Her first order of business, revoke Beth’s captain of the squad privileges, and that makes Beth reacts in only one way. She goes “active” and with great motivation. Beth is a tortured soul, in her teens, while trapped in a thirty year old body. She knows it, and finds a way to make herself as ugly on the outside as she is inside. Not with her looks, but with her words which are carefully wrapped in her violent ways. Characters are defined by their actions. Beth is no different. Addy meanwhile is a passive narrator to this little snow globe reality. Both girls are stone cold foxes, and Beth uses her looks to get her way and she does everything but kill anyone that crosses her path.

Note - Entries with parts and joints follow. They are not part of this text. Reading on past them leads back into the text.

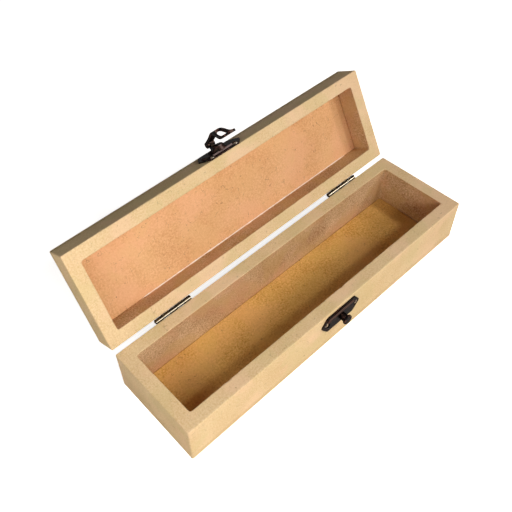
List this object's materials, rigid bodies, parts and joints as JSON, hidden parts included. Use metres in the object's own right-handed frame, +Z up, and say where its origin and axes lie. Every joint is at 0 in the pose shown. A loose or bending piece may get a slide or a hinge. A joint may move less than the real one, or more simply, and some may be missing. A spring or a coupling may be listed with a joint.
{
  "type": "pencil box",
  "caption": "Slim hinged pencil box in raw MDF, standing open, with butt hinges at the back and a hasp and knob latch in front.",
  "frame": {"origin": "centre of the underside, on the surface the box stands on", "axes": "+X along the box, to its right end as seen from the front; +Y from the front, where the latch is, to the back, where the hinges are; +Z up"},
  "size_m": [0.22, 0.1137, 0.1024],
  "materials": {
    "mdf_frame": "raw MDF, sanded faces and sawn inner walls",
    "mdf_panel": "raw MDF, smooth pressed face",
    "dark_bronze": "dark antique bronze, satin, patchy brown and green",
    "nail": "dark antique bronze, domed heads rubbed brighter"
  },
  "bodies": {
    "base": {"base_frame": "mdf_frame", "base_bottom_panel": "mdf_panel", "left_hinge_base_leaf": "dark_bronze", "right_hinge_base_leaf": "dark_bronze", "left_hinge_base_nails": "nail", "right_hinge_base_nails": "nail", "left_hinge_pin": "dark_bronze", "right_hinge_pin": "dark_bronze", "catch_plate": "dark_bronze", "catch_knob": "dark_bronze", "catch_plate_nails": "nail"},
    "lid": {"lid_frame": "mdf_frame", "lid_top_panel": "mdf_panel", "left_hinge_lid_leaf": "dark_bronze", "right_hinge_lid_leaf": "dark_bronze", "left_hinge_lid_nails": "nail", "right_hinge_lid_nails": "nail", "latch_plate": "dark_bronze", "latch_plate_nails": "nail", "latch_pin": "dark_bronze"},
    "hasp": {"latch_hasp": "dark_bronze"}
  },
  "joints": [
    {"name": "lid_hinge", "type": "hinge", "parent": "base", "child": "lid", "pos_m": [0, 0.0314, 0.03], "axis": [1, 0, 0], "range_deg": [-61.3, 118.7]},
    {"name": "hasp_hinge", "type": "hinge", "parent": "lid", "child": "hasp", "pos_m": [0, 0.07536, 0.08072], "axis": [1, 0, 0], "range_deg": [-100, 20]}
  ]
}
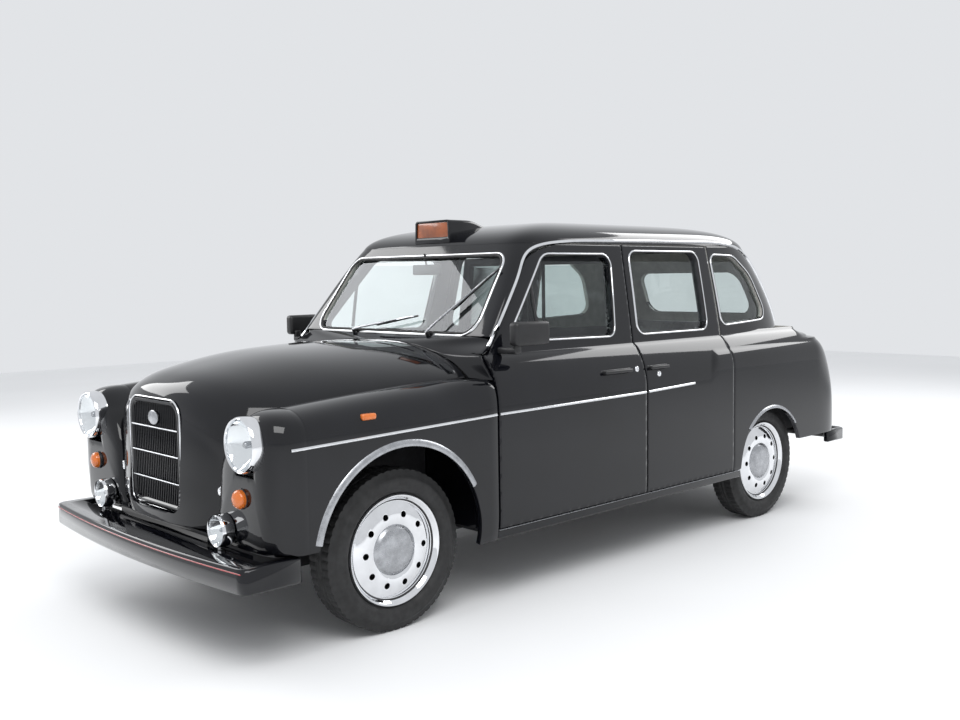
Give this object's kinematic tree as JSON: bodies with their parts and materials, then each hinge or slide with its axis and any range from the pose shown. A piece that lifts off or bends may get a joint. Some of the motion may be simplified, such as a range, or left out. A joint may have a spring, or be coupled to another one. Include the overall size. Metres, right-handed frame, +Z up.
{
  "type": "taxi cab",
  "caption": "Classic black London style taxi cab with opening doors, bonnet and boot lid, steered front wheels and a roof sign.",
  "frame": {"origin": "on the ground under the middle of the cab, halfway between the bumper faces and on its centre line", "axes": "+Z up, the front of the cab faces -Y, +X towards its left side"},
  "size_m": [1.88, 4.58, 1.778],
  "materials": {
    "body_paint": "gloss",
    "underbody_paint": "satin",
    "lamp_chrome": "polished",
    "amber_lens": "gloss",
    "red_lens": "gloss",
    "window_glass": "clear",
    "dash_plastic": "matte",
    "seat_cloth": "woven",
    "trim_panel": "matte",
    "grille_black": "gloss",
    "engine_iron": "cast",
    "exhaust_steel": "dull",
    "wheel_chrome": "polished",
    "tyre_rubber": "rubber"
  },
  "bodies": {
    "cab_body": {"chassis_frame": "underbody_paint", "floor_pan": "underbody_paint", "roof_panel": "body_paint", "left_body_side": "body_paint", "right_body_side": "body_paint", "rear_panel": "body_paint", "scuttle_panel": "body_paint", "left_front_wing": "body_paint", "right_front_wing": "body_paint", "front_valance": "body_paint", "front_bumper": "body_paint", "rear_bumper": "body_paint", "headlamps": "lamp_chrome", "fog_lamps": "lamp_chrome", "indicators": "amber_lens", "tail_lamps": "red_lens", "windscreen": "window_glass", "quarter_windows": "window_glass", "rear_window": "window_glass", "roof_sign": "body_paint", "dashboard": "dash_plastic", "driver_seat": "seat_cloth", "rear_seat": "seat_cloth", "tip_up_seats": "seat_cloth", "partition": "trim_panel", "wipers": "dash_plastic", "engine_block": "engine_iron", "front_suspension": "underbody_paint", "rear_axle": "underbody_paint", "exhaust": "exhaust_steel", "fuel_tank": "underbody_paint"},
    "bonnet": {"bonnet": "body_paint", "radiator_grille": "grille_black"},
    "boot_lid": {"boot_lid": "body_paint"},
    "front_left_door": {"front_left_door": "body_paint", "front_left_glass": "window_glass", "left_mirror": "dash_plastic"},
    "front_right_door": {"front_right_door": "body_paint", "front_right_glass": "window_glass", "right_mirror": "dash_plastic"},
    "rear_left_door": {"rear_left_door": "body_paint", "rear_left_glass": "window_glass"},
    "rear_right_door": {"rear_right_door": "body_paint", "rear_right_glass": "window_glass"},
    "left_knuckle": {"left_knuckle": "underbody_paint"},
    "right_knuckle": {"right_knuckle": "underbody_paint"},
    "steering_wheel": {"steering_wheel": "dash_plastic"},
    "front_left_wheel": {"front_left_wheel": "wheel_chrome", "front_left_tyre": "tyre_rubber"},
    "front_right_wheel": {"front_right_wheel": "wheel_chrome", "front_right_tyre": "tyre_rubber"},
    "rear_left_wheel": {"rear_left_wheel": "wheel_chrome", "rear_left_tyre": "tyre_rubber"},
    "rear_right_wheel": {"rear_right_wheel": "wheel_chrome", "rear_right_tyre": "tyre_rubber"}
  },
  "joints": [
    {"name": "bonnet_hinge", "type": "hinge", "parent": "cab_body", "child": "bonnet", "pos_m": [0, -0.994, 1.182], "axis": [-1, 0, 0], "range_deg": [0, 52]},
    {"name": "boot_lid_hinge", "type": "hinge", "parent": "cab_body", "child": "boot_lid", "pos_m": [0, 1.862, 1.142], "axis": [1, 0, 0], "range_deg": [0, 75]},
    {"name": "front_left_door_hinge", "type": "hinge", "parent": "cab_body", "child": "front_left_door", "pos_m": [0.87, -0.96, 0.8], "axis": [0, 0, -1], "range_deg": [0, 68]},
    {"name": "front_right_door_hinge", "type": "hinge", "parent": "cab_body", "child": "front_right_door", "pos_m": [-0.87, -0.96, 0.8], "axis": [0, 0, 1], "range_deg": [0, 68]},
    {"name": "rear_left_door_hinge", "type": "hinge", "parent": "cab_body", "child": "rear_left_door", "pos_m": [0.87, 0.9, 0.8], "axis": [0, 0, 1], "range_deg": [0, 70]},
    {"name": "rear_right_door_hinge", "type": "hinge", "parent": "cab_body", "child": "rear_right_door", "pos_m": [-0.87, 0.9, 0.8], "axis": [0, 0, -1], "range_deg": [0, 70]},
    {"name": "left_steer", "type": "hinge", "parent": "cab_body", "child": "left_knuckle", "pos_m": [0.636, -1.48, 0.342], "axis": [0, 0, 1], "range_deg": [-38, 38]},
    {"name": "right_steer", "type": "hinge", "parent": "cab_body", "child": "right_knuckle", "pos_m": [-0.636, -1.48, 0.342], "axis": [0, 0, 1], "range_deg": [-38, 38]},
    {"name": "steering_wheel_turn", "type": "hinge", "parent": "cab_body", "child": "steering_wheel", "pos_m": [-0.37, -0.5637, 1.0129], "axis": [0, 0.9, 0.436], "range_deg": [-480, 480]},
    {"name": "front_left_wheel_spin", "type": "hinge", "parent": "left_knuckle", "child": "front_left_wheel", "pos_m": [0.711, -1.48, 0.342], "axis": [1, 0, 0], "continuous": true},
    {"name": "front_right_wheel_spin", "type": "hinge", "parent": "right_knuckle", "child": "front_right_wheel", "pos_m": [-0.711, -1.48, 0.342], "axis": [1, 0, 0], "continuous": true},
    {"name": "rear_left_wheel_spin", "type": "hinge", "parent": "cab_body", "child": "rear_left_wheel", "pos_m": [0.711, 1.33, 0.342], "axis": [1, 0, 0], "continuous": true},
    {"name": "rear_right_wheel_spin", "type": "hinge", "parent": "cab_body", "child": "rear_right_wheel", "pos_m": [-0.711, 1.33, 0.342], "axis": [1, 0, 0], "continuous": true}
  ],
  "couplings": [
    {"joint": "right_steer", "follows": "left_steer", "ratio": 1},
    {"joint": "steering_wheel_turn", "follows": "left_steer", "ratio": 12}
  ]
}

Once “Coach” sets Beth on a path, it is very hard for her to win this little girl back. She tries giving the squad booze and cigarettes, and treating them like adults. Beth isn’t convinced. The National Guard has also set up shop; a recruitment station within this high school paradigm, and it is only raw meat to this cheerleading coven.
Coach finds tragedy, almost like it was her destiny. Beth seems to be responsible, but so does Addy, if only after the fact. Beth’s fierce and practical psychotic manner is so difficult to look away from; she is magnetic as Addy is plotting. They prowl around their coach with the practiced charm of girls who will spend the rest of their lives torturing whichever men cross their paths. Cheerleading is considered one of the most intensely dangerous high school sports. So why would a crime novelist like Abbott take charge of it? Because it’s so much fun! Why not take a three way female dynamic and see how far it will bend, and then bend the smaller pieces when the overall dynamic breaks?
When you come to the end of this book, it will remind you of the visceral “fuck you” power of Blood on the Moon by Ellroy. It’s violence out does itself at every turn. Beth and Addy either witness or orchestrate absurd levels of self-torture on themselves or their peers. Of course we all get to see what makes a pretty cheerleader tick. We get to see, in Technicolor, everything they eat twice.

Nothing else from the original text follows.